--- EXTRACTED RECORDS ---
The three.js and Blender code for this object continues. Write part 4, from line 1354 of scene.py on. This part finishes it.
---
--- EXTRACTED RECORDS ---
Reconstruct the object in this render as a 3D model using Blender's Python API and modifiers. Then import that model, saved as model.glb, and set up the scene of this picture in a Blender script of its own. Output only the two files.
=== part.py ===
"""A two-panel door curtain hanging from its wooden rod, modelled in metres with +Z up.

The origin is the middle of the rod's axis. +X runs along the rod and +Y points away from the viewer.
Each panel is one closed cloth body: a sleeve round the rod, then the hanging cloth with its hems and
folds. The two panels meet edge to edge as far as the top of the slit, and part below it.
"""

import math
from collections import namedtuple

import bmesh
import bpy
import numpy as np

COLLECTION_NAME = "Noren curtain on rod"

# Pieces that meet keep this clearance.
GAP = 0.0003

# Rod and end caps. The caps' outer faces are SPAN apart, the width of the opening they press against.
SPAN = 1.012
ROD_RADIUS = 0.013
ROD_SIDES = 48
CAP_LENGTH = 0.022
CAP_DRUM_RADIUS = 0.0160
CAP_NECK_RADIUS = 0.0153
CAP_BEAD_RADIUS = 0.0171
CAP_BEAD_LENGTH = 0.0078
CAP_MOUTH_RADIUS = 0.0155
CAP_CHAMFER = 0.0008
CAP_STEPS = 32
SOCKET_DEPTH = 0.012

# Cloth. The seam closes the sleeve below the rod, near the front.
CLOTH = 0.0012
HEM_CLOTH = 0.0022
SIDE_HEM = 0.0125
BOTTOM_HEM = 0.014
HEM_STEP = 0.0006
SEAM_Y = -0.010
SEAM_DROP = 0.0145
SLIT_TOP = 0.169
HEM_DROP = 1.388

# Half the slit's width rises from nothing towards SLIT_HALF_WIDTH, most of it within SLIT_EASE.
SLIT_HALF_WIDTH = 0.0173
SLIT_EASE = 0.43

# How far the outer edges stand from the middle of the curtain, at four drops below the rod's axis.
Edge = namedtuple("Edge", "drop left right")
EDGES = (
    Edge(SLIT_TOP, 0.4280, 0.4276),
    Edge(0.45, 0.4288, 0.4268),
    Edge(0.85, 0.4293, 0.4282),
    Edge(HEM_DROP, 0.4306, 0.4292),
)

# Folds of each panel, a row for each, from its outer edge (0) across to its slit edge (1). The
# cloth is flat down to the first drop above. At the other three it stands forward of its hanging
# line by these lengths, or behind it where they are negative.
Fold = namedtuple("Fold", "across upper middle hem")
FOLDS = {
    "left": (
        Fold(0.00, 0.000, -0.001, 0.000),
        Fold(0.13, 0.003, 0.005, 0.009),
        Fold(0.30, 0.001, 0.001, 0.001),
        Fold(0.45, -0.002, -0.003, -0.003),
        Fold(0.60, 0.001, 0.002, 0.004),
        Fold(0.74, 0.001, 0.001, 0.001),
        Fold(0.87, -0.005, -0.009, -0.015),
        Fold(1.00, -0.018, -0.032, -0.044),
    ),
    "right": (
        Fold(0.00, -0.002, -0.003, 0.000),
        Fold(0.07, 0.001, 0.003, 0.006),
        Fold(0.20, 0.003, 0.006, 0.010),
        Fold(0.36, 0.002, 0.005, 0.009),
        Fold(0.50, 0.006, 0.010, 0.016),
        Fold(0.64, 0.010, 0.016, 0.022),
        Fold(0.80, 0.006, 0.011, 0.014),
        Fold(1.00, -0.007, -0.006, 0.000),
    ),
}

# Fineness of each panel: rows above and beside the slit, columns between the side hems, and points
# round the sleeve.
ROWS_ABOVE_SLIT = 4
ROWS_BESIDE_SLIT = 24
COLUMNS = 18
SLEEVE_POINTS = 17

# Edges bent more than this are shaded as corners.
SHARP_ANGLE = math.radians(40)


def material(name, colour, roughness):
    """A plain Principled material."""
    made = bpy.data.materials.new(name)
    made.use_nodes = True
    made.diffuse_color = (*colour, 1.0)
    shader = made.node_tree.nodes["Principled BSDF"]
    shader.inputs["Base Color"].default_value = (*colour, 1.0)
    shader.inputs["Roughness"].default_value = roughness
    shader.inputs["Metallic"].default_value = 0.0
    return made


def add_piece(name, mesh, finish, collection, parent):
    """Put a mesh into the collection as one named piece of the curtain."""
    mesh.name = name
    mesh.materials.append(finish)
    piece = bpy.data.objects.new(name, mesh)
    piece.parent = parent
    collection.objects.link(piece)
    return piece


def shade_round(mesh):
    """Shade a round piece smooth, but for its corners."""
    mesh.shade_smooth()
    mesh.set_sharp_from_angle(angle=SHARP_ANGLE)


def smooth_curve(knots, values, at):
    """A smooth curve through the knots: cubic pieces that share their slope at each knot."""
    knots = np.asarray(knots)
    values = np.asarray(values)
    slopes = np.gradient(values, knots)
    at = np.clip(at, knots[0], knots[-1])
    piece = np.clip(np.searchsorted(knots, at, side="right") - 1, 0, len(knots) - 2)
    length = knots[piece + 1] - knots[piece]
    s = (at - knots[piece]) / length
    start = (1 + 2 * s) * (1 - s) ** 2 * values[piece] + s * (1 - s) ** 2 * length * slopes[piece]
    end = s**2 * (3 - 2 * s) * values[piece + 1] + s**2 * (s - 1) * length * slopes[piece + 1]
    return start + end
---
--- EXTRACTED RECORDS ---
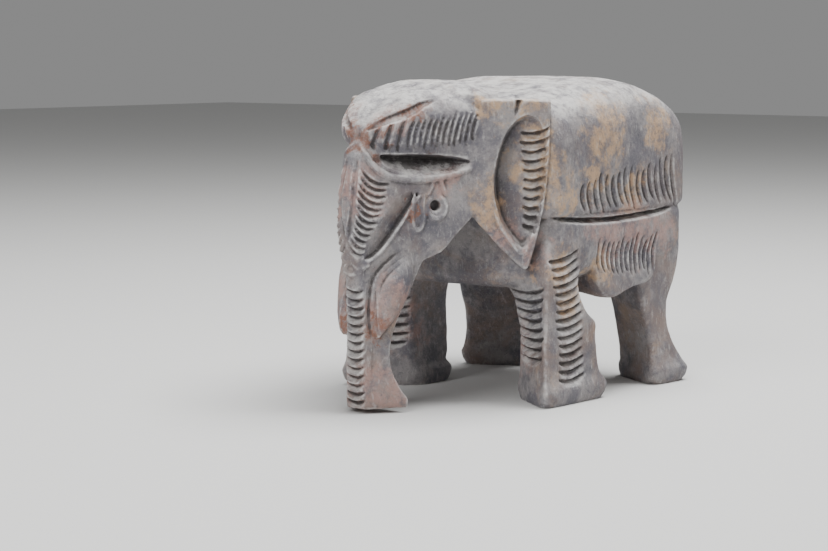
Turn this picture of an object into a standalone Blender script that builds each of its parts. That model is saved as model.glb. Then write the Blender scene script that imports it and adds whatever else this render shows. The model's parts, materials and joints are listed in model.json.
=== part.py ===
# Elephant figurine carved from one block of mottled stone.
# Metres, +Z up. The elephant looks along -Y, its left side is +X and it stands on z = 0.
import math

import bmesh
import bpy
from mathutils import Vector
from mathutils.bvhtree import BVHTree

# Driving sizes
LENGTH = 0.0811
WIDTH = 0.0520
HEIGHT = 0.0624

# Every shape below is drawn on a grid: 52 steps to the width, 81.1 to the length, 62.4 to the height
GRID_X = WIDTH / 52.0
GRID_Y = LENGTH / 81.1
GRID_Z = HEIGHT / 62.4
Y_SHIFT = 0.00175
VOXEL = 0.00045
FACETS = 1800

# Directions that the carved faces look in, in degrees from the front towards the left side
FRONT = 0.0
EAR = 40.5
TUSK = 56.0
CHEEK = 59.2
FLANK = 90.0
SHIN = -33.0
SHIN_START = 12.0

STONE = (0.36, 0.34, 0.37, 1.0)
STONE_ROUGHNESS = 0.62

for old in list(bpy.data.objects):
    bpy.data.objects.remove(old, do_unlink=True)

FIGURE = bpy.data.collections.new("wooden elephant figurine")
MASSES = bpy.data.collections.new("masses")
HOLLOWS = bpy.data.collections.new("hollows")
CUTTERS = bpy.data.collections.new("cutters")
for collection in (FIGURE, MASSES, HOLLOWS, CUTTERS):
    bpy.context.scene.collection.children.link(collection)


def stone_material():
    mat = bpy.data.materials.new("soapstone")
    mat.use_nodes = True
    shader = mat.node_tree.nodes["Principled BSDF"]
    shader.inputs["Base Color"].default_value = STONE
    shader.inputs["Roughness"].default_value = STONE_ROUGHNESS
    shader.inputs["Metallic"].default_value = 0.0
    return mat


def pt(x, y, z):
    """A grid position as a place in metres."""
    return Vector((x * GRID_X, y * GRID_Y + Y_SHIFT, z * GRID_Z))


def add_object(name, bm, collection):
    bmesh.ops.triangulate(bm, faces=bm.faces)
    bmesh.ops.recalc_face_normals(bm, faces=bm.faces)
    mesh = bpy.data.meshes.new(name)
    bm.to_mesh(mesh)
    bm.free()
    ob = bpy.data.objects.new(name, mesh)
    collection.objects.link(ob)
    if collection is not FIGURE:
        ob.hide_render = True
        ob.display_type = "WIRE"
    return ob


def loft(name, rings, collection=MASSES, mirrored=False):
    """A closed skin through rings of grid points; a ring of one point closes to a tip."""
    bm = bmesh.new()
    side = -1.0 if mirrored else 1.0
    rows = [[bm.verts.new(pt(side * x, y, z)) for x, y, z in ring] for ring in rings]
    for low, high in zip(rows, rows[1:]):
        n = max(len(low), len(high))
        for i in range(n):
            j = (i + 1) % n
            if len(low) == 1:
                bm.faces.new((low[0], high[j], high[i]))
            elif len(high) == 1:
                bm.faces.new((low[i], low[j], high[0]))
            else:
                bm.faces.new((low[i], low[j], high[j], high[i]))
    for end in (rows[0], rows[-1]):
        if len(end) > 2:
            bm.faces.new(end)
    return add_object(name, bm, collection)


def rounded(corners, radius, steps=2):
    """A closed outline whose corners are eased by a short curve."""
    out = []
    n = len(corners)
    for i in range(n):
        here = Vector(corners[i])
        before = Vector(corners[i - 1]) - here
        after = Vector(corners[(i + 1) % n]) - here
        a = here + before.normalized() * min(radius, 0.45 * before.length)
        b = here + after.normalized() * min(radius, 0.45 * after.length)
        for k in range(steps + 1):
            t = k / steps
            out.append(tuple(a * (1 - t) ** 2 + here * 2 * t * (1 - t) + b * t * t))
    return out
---
▶ [WHAT IS BEING ASKED]:
Quote word for word every line from the one that has "Turn this picture" through the one that has "HEIGHT = 0.0624".

▶ [REPLY TO THE EXERCISE]:
Turn this picture of an object into a standalone Blender script that builds each of its parts. That model is saved as model.glb. Then write the Blender scene script that imports it and adds whatever else this render shows. The model's parts, materials and joints are listed in model.json.
=== part.py ===
# Elephant figurine carved from one block of mottled stone.
# Metres, +Z up. The elephant looks along -Y, its left side is +X and it stands on z = 0.
import math

import bmesh
import bpy
from mathutils import Vector
from mathutils.bvhtree import BVHTree

# Driving sizes
LENGTH = 0.0811
WIDTH = 0.0520
HEIGHT = 0.0624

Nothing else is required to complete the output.